The businesses that continue to attract people into the town are those which still provide a bespoke and personable service. They know you and you know them. It’s a personalised shopping experience.

Why does the exhibition endure, do you think?

People love people. These portraits are not selfies that fade with time, they are genuine portraits of people and hopefully they capture their character and personality.

These people allowed me into their lives for a short time to capture a moment in their live.

It is what I strive for each time I capture a portrait of a person or family in our portrait studio in Naas, hence our strap-line: ‘capturing memories for the future”.

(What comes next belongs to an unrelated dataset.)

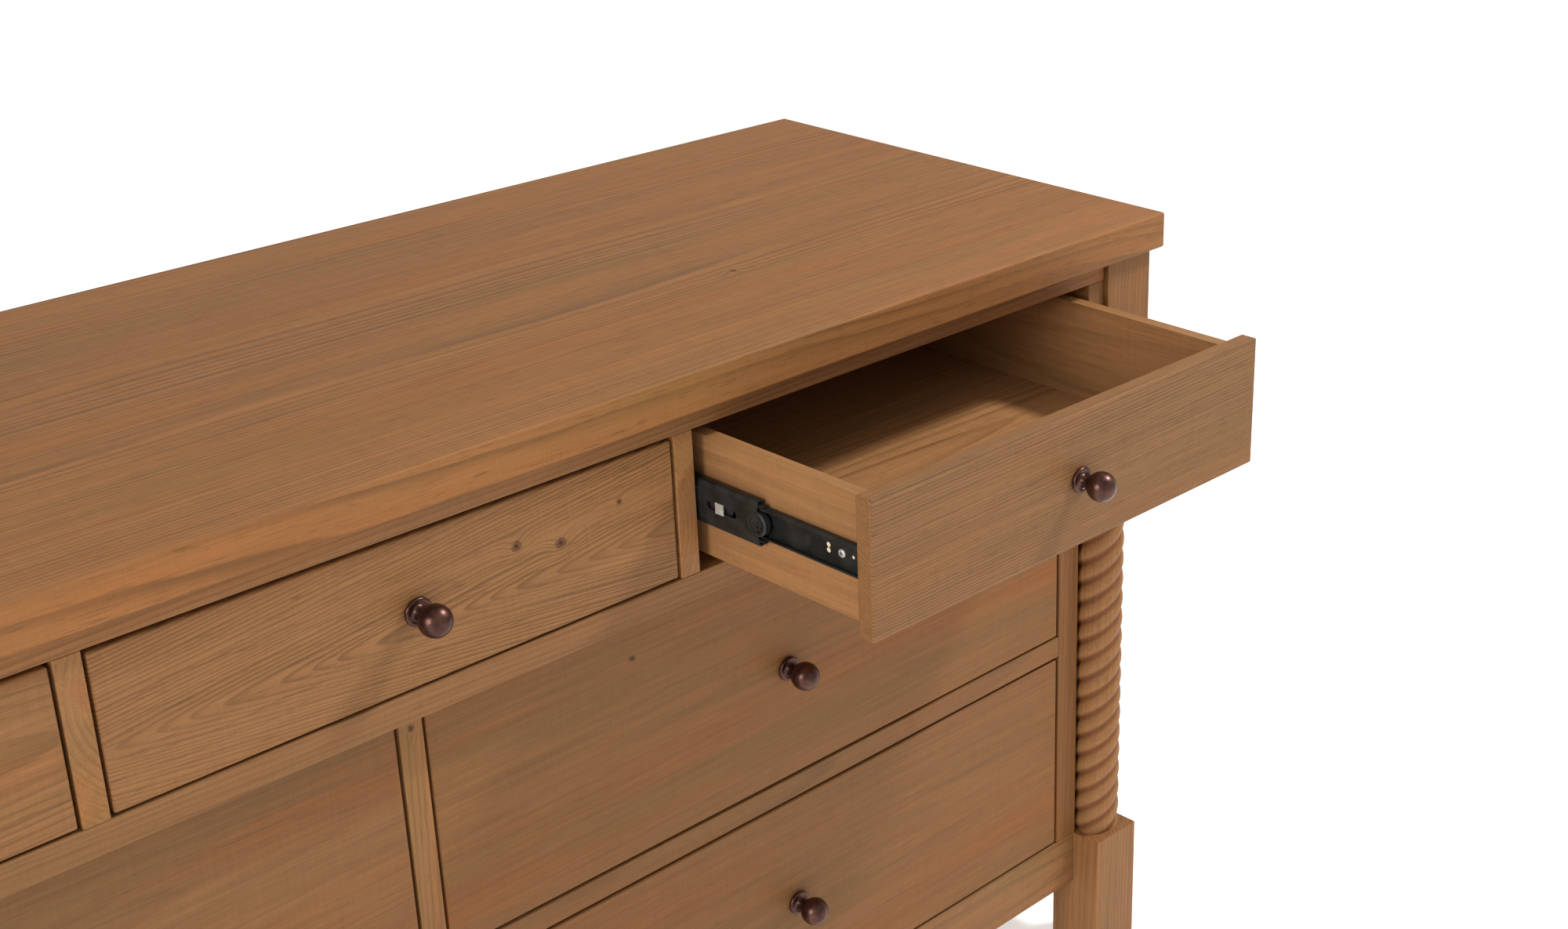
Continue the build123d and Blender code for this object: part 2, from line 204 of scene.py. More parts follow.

Would you do another Naas A-Z now?

Probably not, even though revisiting this exhibition has really shown me how much people appreciate portraits, which capture a personality and a person’s character.

It’s nice to see many people carrying on the family business: Conor taking over from Bill in McCormack’s pub, Nikki Teahan taking over from her mum Carmel as an optometrist, and Derek taking over from Leo in Nolan’s Butchers. A lot of them are still there, but sadly about eight of the original 26 of those photographed have passed away.

But if you were to do a 2018 portrait exhibition of Naas what might it look like, in a general sense?

I would focus not just on the business people but also those who play an active role in the community and have a real sense of social awareness.

I suppose these people form the real heart of the community and give a personality to the town.

These are the real people who make a town special and a still make Naas a great place to live.

I suppose you could call them the ‘Hidden Heroes of Naas’.